**REQUEST**
From the line that has "obj.data.transform(world)" down to the final line of the listing below, transcribe every line exactly, and only those.

**GIVEN DATA**
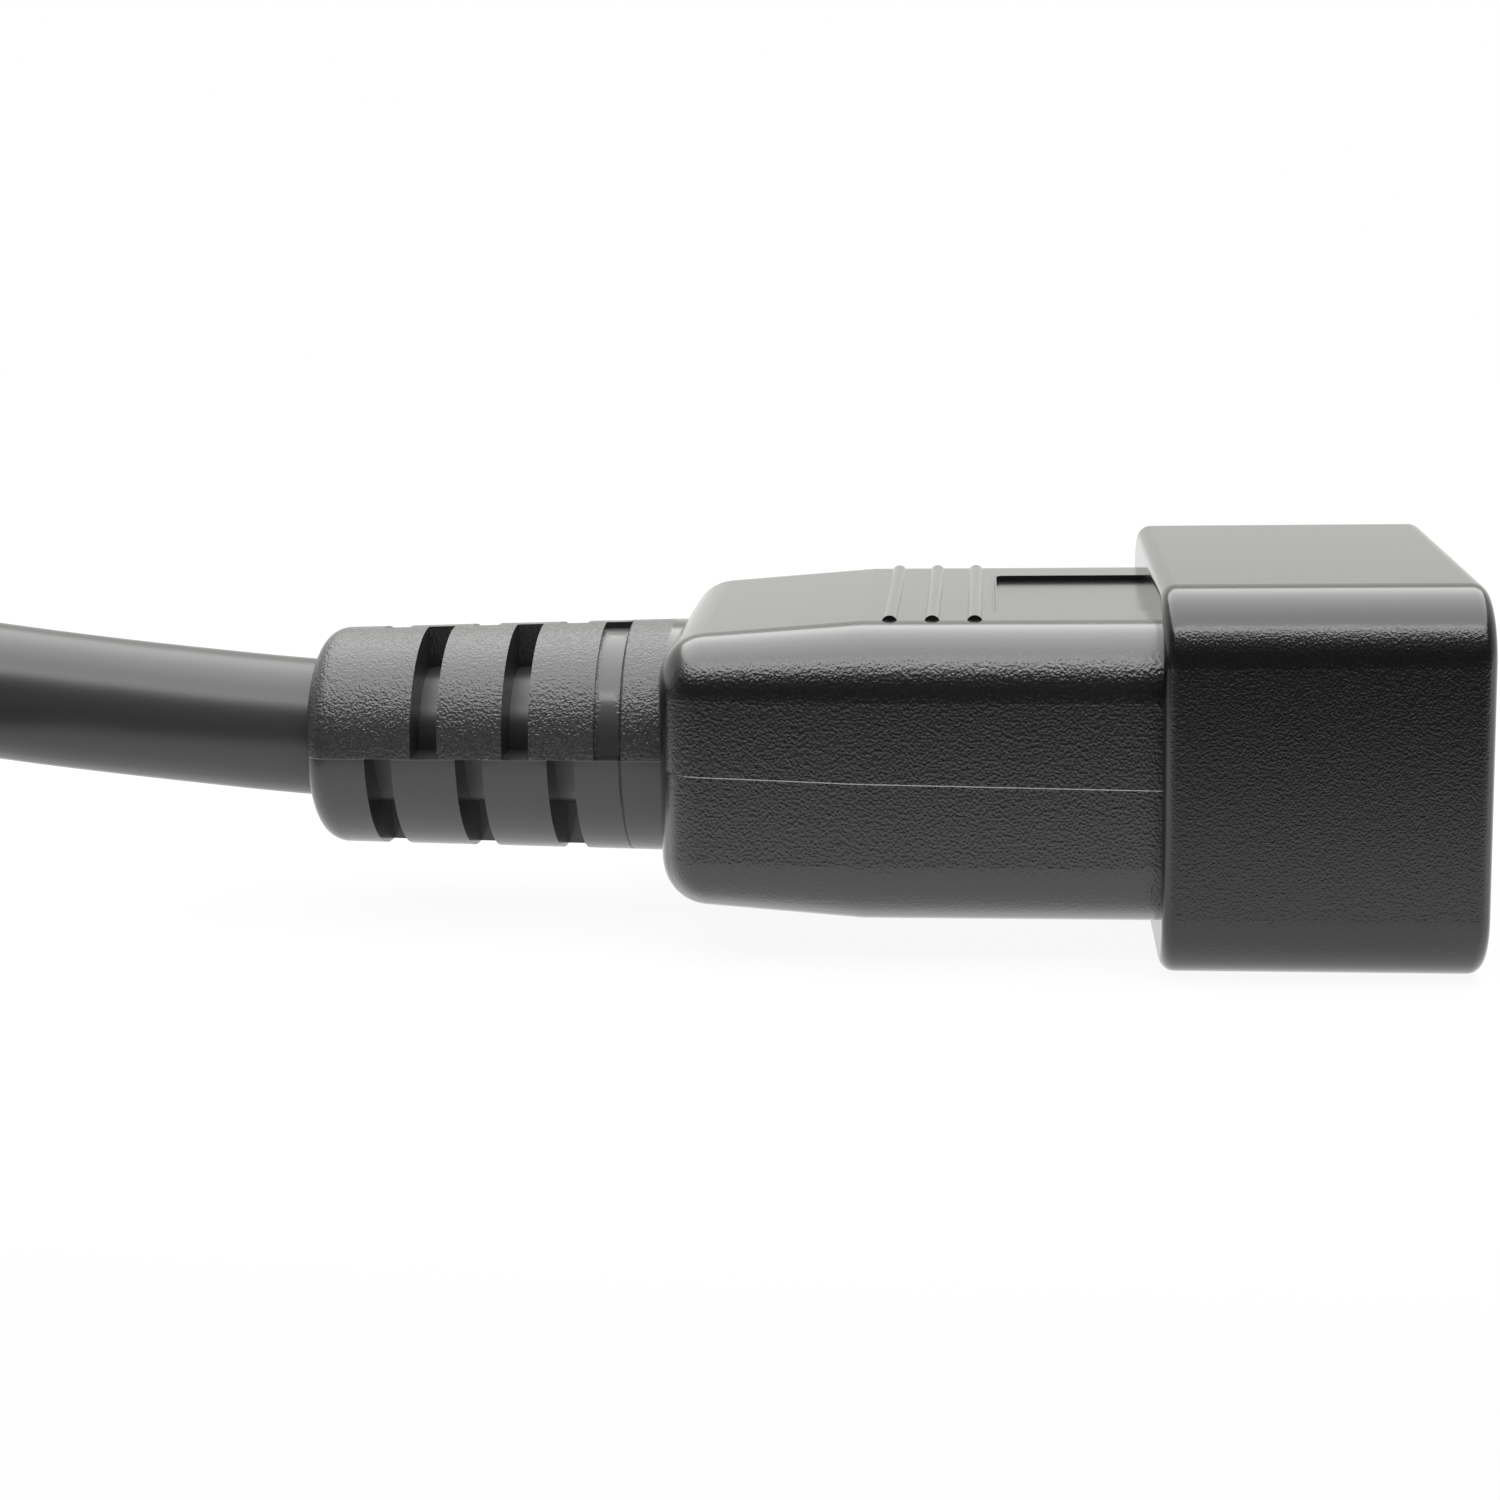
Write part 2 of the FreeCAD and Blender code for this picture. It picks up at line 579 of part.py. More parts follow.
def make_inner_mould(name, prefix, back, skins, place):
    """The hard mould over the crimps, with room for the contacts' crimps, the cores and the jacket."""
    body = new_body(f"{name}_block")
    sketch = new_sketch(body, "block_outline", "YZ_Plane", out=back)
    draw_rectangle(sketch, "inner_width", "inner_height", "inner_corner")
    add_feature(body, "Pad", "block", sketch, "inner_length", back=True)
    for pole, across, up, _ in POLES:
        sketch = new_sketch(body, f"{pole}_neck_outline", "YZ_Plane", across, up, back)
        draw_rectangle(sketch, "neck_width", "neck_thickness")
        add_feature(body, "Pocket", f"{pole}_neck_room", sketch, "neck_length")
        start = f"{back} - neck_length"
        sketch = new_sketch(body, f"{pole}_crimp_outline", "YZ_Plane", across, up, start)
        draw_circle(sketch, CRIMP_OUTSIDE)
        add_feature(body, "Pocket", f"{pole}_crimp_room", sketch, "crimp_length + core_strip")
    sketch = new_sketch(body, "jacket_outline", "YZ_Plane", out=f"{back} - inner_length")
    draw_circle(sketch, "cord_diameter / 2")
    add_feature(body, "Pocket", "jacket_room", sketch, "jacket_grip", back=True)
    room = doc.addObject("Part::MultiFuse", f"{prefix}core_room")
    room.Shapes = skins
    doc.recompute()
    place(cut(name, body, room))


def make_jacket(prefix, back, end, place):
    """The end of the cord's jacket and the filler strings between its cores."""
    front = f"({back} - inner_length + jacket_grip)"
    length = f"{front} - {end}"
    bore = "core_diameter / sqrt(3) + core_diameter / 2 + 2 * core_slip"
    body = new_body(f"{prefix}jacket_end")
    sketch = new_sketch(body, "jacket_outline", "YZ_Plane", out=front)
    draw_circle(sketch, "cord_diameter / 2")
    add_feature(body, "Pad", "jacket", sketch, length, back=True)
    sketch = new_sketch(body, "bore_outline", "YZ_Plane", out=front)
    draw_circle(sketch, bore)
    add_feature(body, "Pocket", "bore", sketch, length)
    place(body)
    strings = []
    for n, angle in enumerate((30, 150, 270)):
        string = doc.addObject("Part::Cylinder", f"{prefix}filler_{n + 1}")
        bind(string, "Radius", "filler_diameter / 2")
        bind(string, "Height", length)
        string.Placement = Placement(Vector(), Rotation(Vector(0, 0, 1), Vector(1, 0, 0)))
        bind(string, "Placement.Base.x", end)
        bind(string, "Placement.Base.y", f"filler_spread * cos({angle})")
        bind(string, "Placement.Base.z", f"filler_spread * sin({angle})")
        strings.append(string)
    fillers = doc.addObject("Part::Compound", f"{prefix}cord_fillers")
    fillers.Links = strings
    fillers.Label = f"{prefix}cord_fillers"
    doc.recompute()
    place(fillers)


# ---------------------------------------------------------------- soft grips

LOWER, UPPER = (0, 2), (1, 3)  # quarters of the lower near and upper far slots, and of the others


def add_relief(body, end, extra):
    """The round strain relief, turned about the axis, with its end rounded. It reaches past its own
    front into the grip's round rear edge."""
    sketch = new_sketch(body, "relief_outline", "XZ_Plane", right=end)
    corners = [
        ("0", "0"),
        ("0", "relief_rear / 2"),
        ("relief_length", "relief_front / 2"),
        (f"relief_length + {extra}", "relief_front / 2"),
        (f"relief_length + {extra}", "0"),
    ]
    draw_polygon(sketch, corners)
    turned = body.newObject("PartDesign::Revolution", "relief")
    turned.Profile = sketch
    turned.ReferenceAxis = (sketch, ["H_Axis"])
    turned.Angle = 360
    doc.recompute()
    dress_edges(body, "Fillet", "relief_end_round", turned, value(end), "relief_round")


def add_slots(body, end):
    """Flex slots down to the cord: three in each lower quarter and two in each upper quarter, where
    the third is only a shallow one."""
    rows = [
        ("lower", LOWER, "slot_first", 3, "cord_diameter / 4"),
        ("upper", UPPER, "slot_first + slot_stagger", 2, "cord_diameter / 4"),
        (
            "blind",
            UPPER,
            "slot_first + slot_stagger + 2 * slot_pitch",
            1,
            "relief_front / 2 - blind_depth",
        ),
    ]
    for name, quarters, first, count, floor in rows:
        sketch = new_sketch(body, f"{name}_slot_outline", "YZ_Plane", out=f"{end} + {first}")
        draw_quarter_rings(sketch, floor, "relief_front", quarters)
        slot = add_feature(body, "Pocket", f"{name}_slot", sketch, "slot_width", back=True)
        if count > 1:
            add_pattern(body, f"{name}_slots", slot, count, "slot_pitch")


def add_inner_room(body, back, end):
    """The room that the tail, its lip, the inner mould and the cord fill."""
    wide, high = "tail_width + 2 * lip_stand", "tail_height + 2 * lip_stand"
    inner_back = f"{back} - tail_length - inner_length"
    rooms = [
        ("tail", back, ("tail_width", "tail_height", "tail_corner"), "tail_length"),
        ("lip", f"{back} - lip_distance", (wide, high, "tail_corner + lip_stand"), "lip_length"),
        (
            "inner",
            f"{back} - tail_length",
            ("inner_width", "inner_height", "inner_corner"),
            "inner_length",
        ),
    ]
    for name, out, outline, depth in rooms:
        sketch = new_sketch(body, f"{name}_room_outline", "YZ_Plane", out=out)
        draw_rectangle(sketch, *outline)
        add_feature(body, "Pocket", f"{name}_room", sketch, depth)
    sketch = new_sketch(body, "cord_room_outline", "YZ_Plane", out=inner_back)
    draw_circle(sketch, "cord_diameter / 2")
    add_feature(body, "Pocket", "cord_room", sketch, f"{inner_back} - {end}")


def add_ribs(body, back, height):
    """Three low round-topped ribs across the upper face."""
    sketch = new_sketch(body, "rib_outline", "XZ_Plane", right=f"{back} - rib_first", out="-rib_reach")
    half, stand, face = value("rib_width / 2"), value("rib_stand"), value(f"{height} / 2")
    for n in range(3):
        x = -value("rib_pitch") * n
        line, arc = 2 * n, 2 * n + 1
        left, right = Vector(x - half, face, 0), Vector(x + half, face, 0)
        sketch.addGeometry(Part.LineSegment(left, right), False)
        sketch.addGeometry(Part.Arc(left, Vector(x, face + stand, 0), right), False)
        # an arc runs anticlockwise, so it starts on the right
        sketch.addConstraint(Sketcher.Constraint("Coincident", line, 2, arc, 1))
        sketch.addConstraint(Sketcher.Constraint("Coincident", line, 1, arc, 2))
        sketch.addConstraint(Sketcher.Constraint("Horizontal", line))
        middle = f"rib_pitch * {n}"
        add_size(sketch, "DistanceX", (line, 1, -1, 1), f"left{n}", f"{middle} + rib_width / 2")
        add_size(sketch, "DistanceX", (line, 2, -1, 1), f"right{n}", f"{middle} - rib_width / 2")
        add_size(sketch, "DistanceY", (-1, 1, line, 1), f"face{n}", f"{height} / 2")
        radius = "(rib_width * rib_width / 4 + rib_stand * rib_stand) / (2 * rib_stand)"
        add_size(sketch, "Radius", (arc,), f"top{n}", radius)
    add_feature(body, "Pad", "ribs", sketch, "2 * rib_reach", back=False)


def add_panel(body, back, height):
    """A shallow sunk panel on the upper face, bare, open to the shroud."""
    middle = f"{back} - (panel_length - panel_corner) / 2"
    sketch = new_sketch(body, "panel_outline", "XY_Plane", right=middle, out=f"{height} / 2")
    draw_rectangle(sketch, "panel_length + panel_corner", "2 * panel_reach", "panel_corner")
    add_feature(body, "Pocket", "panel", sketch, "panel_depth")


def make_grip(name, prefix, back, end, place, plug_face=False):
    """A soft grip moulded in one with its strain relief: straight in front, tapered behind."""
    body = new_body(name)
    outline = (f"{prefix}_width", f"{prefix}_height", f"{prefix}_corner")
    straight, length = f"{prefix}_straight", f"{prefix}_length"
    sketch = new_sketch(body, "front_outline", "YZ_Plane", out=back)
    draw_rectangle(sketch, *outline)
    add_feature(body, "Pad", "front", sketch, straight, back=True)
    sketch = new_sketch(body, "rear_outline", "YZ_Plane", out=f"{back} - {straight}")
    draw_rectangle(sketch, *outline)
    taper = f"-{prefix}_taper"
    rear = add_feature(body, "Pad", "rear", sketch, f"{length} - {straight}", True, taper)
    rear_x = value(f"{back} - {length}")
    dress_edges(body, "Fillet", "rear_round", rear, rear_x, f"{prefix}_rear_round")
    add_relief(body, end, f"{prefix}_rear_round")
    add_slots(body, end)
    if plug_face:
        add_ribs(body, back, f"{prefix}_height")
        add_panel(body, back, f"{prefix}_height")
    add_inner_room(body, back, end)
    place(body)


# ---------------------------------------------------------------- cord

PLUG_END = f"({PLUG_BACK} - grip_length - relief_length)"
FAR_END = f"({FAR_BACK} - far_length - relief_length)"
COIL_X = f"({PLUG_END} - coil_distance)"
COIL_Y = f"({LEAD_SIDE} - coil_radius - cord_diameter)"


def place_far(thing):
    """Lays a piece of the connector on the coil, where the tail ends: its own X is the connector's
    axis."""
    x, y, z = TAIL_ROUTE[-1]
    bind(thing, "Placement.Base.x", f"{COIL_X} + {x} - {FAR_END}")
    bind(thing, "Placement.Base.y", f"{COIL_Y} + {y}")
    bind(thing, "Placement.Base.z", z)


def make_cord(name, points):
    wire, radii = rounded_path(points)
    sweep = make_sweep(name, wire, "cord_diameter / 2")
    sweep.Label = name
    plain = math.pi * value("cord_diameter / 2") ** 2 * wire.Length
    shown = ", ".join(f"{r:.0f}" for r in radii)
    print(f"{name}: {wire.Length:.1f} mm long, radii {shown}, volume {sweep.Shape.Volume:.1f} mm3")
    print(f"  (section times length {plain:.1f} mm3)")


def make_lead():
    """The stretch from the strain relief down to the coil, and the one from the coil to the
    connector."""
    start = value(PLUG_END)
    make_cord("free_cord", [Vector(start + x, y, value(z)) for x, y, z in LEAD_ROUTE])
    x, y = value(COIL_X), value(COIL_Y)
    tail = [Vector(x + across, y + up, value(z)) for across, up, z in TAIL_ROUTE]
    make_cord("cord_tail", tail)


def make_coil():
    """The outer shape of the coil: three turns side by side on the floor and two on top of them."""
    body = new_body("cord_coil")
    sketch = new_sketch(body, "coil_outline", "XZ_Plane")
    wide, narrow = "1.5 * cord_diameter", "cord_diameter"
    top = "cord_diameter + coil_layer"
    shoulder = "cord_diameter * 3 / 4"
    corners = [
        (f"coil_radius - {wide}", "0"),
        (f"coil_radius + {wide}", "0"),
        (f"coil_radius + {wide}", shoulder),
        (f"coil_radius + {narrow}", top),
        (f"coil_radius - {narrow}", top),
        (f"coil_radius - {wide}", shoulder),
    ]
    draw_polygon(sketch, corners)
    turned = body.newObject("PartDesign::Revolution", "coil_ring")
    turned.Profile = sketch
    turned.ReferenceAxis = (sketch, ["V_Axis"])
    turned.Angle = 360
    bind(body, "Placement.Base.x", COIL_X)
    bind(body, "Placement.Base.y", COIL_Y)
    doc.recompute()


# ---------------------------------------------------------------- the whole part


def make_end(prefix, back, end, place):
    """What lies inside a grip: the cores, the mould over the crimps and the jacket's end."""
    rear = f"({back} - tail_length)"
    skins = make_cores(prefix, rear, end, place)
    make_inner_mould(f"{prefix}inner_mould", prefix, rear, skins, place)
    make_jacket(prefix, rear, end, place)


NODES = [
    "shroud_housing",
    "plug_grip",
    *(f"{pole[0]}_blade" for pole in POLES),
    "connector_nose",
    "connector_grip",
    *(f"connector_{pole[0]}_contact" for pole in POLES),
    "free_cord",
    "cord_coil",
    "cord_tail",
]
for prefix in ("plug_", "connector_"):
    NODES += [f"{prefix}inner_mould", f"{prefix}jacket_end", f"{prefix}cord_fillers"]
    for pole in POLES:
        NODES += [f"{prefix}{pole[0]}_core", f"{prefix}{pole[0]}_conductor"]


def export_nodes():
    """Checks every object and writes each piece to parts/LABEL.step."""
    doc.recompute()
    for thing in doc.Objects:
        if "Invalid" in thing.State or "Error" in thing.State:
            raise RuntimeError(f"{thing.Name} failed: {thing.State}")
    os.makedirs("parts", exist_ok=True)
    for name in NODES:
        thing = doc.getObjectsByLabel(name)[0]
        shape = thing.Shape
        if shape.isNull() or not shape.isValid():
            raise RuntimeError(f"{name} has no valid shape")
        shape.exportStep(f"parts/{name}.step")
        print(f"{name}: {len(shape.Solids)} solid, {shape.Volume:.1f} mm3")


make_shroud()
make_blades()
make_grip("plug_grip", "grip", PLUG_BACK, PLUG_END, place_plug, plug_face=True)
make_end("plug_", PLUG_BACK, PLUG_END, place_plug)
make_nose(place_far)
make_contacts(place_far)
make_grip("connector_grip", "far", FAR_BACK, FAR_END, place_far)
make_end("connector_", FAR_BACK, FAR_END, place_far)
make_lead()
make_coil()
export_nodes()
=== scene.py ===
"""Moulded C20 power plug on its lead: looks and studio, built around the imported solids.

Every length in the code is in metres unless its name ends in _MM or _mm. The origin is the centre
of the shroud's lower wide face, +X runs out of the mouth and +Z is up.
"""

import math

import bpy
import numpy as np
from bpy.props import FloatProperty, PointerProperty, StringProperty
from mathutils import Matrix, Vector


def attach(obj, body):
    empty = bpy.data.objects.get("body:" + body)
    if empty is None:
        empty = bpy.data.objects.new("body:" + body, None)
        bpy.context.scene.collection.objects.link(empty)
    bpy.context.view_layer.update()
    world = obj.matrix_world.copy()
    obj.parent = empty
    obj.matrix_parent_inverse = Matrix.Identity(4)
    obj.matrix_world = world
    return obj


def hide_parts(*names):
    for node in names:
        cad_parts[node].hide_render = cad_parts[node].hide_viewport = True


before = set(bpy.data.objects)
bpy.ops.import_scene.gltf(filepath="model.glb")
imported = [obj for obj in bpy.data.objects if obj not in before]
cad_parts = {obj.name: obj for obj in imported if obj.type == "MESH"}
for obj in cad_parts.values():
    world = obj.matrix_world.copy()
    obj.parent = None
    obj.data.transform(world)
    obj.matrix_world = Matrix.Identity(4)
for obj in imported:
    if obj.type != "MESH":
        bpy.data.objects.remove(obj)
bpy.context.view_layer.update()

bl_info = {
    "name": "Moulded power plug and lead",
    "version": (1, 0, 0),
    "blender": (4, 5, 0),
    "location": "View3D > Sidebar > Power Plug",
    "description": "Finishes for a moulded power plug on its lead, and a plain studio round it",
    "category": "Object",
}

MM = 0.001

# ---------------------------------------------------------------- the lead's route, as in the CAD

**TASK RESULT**
    obj.data.transform(world)
    obj.matrix_world = Matrix.Identity(4)
for obj in imported:
    if obj.type != "MESH":
        bpy.data.objects.remove(obj)
bpy.context.view_layer.update()

bl_info = {
    "name": "Moulded power plug and lead",
    "version": (1, 0, 0),
    "blender": (4, 5, 0),
    "location": "View3D > Sidebar > Power Plug",
    "description": "Finishes for a moulded power plug on its lead, and a plain studio round it",
    "category": "Object",
}

MM = 0.001

# ---------------------------------------------------------------- the lead's route, as in the CAD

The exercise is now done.